# PROBLEM STATEMENT
Copy out the lines of the records below, and only those lines, from the one with "Write part 2" through the one with "---------- the assembly", exactly as they appear.

━━━ RECORD EXCERPTS

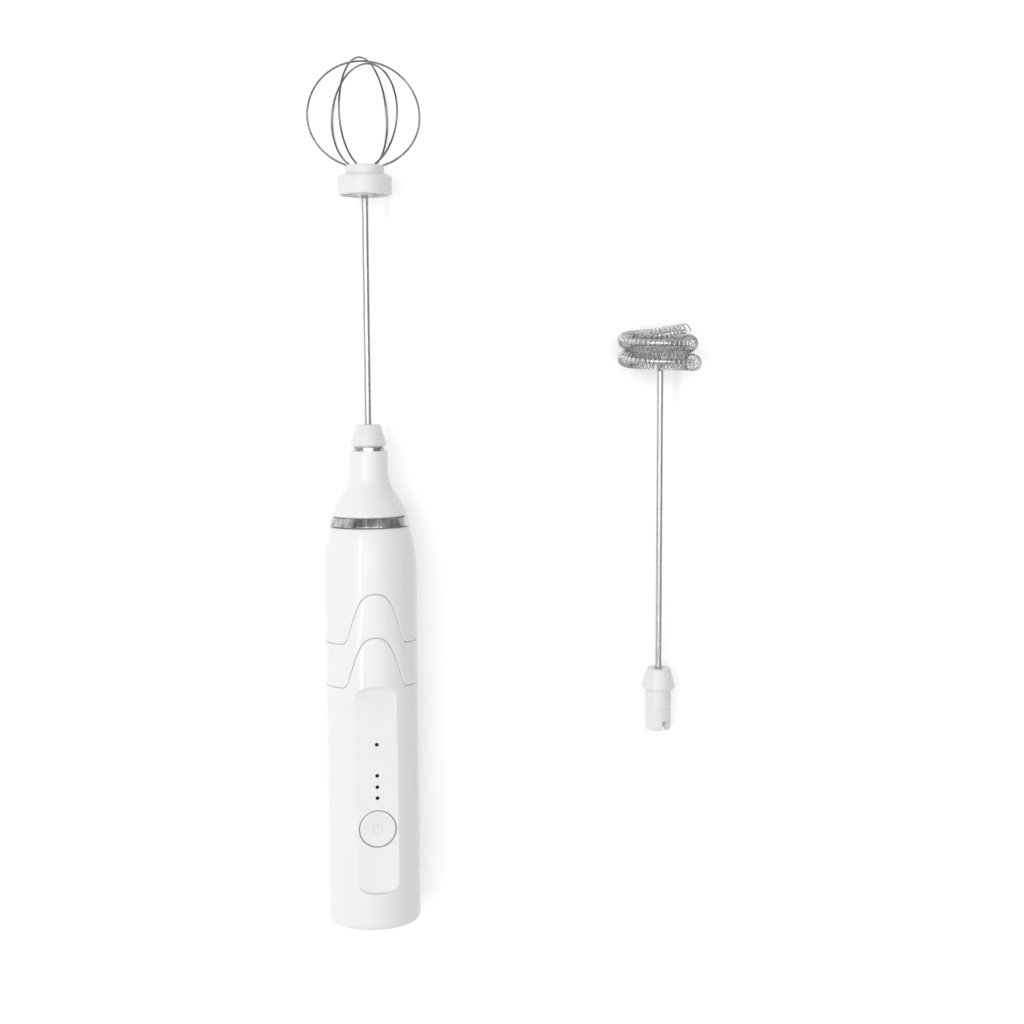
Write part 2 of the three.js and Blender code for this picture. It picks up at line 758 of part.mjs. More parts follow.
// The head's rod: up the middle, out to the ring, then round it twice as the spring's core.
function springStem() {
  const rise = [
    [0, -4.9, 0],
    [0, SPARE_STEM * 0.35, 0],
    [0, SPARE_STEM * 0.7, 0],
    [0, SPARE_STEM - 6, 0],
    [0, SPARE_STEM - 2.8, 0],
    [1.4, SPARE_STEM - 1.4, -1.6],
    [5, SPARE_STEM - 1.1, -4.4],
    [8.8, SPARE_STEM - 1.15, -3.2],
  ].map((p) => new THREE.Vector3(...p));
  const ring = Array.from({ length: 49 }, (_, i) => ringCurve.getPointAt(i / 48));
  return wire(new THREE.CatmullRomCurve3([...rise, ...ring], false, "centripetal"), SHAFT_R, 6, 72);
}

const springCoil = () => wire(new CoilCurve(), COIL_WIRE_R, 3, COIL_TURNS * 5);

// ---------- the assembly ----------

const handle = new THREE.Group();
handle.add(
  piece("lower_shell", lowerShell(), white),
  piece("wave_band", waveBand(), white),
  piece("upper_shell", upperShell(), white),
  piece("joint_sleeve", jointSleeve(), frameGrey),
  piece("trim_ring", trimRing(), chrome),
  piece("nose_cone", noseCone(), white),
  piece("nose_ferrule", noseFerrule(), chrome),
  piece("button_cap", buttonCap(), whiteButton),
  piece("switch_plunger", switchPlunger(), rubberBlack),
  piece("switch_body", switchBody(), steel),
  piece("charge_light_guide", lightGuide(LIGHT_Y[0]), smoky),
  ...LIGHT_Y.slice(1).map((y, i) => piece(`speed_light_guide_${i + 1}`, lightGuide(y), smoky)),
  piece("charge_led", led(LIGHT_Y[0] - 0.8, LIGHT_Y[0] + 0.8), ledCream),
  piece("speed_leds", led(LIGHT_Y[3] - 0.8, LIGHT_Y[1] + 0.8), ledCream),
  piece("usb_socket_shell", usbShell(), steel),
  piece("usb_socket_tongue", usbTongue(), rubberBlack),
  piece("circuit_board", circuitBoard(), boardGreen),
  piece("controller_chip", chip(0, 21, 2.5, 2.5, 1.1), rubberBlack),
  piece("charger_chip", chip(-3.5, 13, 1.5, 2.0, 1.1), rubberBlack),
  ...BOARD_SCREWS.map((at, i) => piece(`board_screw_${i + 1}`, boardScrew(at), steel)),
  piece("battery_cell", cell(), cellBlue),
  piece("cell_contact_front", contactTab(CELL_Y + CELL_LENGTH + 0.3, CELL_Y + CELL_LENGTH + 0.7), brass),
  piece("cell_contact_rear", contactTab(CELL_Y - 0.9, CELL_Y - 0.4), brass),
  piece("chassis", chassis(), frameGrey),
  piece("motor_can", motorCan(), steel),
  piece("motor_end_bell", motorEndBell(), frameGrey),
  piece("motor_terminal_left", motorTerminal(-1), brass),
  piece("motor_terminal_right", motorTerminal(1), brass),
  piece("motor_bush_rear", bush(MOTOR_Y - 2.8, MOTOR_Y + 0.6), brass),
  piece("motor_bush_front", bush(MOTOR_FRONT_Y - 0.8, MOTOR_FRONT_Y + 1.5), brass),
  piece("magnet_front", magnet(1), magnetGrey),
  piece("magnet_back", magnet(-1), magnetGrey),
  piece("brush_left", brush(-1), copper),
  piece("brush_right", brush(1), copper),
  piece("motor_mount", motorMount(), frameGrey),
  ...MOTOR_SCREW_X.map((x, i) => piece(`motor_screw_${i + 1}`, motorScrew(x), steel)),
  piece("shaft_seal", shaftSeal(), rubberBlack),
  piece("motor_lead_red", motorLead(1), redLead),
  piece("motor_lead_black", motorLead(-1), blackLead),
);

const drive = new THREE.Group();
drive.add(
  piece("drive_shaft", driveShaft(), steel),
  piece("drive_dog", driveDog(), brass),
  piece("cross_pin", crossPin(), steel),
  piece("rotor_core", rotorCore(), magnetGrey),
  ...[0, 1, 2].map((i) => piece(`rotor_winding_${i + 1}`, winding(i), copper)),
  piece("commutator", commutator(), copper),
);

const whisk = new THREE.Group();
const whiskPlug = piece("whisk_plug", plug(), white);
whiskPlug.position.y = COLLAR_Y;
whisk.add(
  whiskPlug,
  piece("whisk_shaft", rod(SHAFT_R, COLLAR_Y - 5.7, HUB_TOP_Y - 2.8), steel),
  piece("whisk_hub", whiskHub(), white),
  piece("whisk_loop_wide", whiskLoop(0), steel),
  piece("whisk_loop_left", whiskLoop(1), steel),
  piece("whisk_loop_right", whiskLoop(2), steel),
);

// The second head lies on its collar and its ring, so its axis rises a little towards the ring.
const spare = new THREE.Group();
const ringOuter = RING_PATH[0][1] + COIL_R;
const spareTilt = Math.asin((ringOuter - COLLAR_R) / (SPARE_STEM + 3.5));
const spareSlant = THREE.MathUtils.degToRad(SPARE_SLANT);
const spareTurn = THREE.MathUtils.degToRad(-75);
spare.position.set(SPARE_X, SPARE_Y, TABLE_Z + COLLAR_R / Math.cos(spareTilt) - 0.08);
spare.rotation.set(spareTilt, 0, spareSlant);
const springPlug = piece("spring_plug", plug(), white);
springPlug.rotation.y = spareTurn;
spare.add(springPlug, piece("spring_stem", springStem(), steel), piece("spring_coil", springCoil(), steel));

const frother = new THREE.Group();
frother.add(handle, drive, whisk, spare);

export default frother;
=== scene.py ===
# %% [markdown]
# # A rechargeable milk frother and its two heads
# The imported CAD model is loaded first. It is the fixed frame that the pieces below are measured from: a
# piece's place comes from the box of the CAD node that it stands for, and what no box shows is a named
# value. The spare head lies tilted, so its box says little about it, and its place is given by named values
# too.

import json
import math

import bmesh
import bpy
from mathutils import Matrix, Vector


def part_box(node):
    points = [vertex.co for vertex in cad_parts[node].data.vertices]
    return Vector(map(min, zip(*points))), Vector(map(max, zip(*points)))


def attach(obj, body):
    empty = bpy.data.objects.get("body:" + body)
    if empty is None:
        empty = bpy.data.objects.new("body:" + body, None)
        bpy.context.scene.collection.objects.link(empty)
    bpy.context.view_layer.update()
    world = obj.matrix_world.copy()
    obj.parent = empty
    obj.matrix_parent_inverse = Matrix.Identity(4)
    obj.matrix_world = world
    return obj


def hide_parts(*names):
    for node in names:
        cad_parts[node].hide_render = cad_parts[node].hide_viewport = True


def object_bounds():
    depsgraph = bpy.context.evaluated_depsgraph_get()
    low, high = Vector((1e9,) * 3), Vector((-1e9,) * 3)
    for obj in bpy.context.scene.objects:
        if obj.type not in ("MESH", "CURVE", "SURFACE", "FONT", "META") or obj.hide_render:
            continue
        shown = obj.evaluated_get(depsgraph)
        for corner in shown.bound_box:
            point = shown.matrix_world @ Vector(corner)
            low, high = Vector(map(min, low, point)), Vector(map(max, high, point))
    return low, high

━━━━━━
━━━ RECORD EXCERPTS

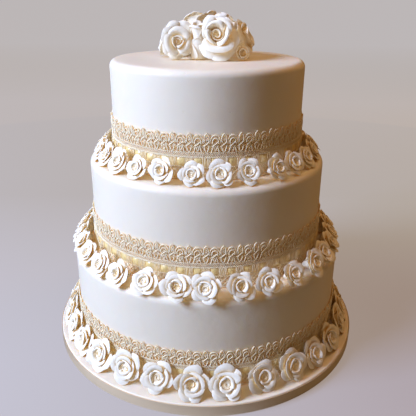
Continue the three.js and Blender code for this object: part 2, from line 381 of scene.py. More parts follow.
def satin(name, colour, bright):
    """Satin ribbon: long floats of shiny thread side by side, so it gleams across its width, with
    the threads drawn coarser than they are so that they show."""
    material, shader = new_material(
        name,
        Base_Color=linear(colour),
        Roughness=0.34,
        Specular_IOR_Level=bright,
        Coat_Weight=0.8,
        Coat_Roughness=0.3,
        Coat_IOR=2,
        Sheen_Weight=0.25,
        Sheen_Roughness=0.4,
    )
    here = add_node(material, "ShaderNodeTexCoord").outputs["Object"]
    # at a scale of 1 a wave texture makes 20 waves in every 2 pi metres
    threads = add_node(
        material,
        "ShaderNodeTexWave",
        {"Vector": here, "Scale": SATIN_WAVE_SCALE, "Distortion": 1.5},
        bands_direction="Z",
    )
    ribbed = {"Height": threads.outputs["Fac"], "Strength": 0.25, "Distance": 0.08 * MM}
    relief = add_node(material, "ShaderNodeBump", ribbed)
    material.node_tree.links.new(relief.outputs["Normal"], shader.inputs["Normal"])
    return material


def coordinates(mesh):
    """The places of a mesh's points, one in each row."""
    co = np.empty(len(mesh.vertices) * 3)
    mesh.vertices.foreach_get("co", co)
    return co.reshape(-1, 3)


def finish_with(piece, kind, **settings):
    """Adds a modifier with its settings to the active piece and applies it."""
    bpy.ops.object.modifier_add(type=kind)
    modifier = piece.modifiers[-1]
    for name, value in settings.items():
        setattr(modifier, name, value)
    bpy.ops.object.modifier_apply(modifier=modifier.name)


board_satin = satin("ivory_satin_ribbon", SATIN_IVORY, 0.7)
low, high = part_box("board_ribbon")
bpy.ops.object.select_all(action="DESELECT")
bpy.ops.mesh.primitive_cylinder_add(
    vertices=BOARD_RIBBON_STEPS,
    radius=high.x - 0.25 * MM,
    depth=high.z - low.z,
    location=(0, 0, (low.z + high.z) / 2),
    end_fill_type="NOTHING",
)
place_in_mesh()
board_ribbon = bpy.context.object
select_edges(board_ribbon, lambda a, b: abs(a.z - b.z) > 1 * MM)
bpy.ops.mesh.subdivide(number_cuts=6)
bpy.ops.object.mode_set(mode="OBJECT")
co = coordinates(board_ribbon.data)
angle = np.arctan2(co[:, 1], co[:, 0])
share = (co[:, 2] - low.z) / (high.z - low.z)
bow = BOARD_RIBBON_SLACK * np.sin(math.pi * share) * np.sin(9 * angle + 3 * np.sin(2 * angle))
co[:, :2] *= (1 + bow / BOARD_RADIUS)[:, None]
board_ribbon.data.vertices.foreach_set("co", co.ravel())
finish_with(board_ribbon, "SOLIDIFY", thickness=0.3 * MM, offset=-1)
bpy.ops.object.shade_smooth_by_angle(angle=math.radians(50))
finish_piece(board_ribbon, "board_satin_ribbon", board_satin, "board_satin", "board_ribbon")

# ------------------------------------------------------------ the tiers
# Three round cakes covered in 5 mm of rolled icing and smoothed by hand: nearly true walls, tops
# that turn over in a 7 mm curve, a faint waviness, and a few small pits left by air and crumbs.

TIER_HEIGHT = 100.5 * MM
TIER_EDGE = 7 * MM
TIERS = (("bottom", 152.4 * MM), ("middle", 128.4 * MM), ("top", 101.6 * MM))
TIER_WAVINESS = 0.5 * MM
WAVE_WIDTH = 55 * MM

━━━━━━

# EXPECTED ANSWER
Write part 2 of the three.js and Blender code for this picture. It picks up at line 758 of part.mjs. More parts follow.
// The head's rod: up the middle, out to the ring, then round it twice as the spring's core.
function springStem() {
  const rise = [
    [0, -4.9, 0],
    [0, SPARE_STEM * 0.35, 0],
    [0, SPARE_STEM * 0.7, 0],
    [0, SPARE_STEM - 6, 0],
    [0, SPARE_STEM - 2.8, 0],
    [1.4, SPARE_STEM - 1.4, -1.6],
    [5, SPARE_STEM - 1.1, -4.4],
    [8.8, SPARE_STEM - 1.15, -3.2],
  ].map((p) => new THREE.Vector3(...p));
  const ring = Array.from({ length: 49 }, (_, i) => ringCurve.getPointAt(i / 48));
  return wire(new THREE.CatmullRomCurve3([...rise, ...ring], false, "centripetal"), SHAFT_R, 6, 72);
}

const springCoil = () => wire(new CoilCurve(), COIL_WIRE_R, 3, COIL_TURNS * 5);

// ---------- the assembly ----------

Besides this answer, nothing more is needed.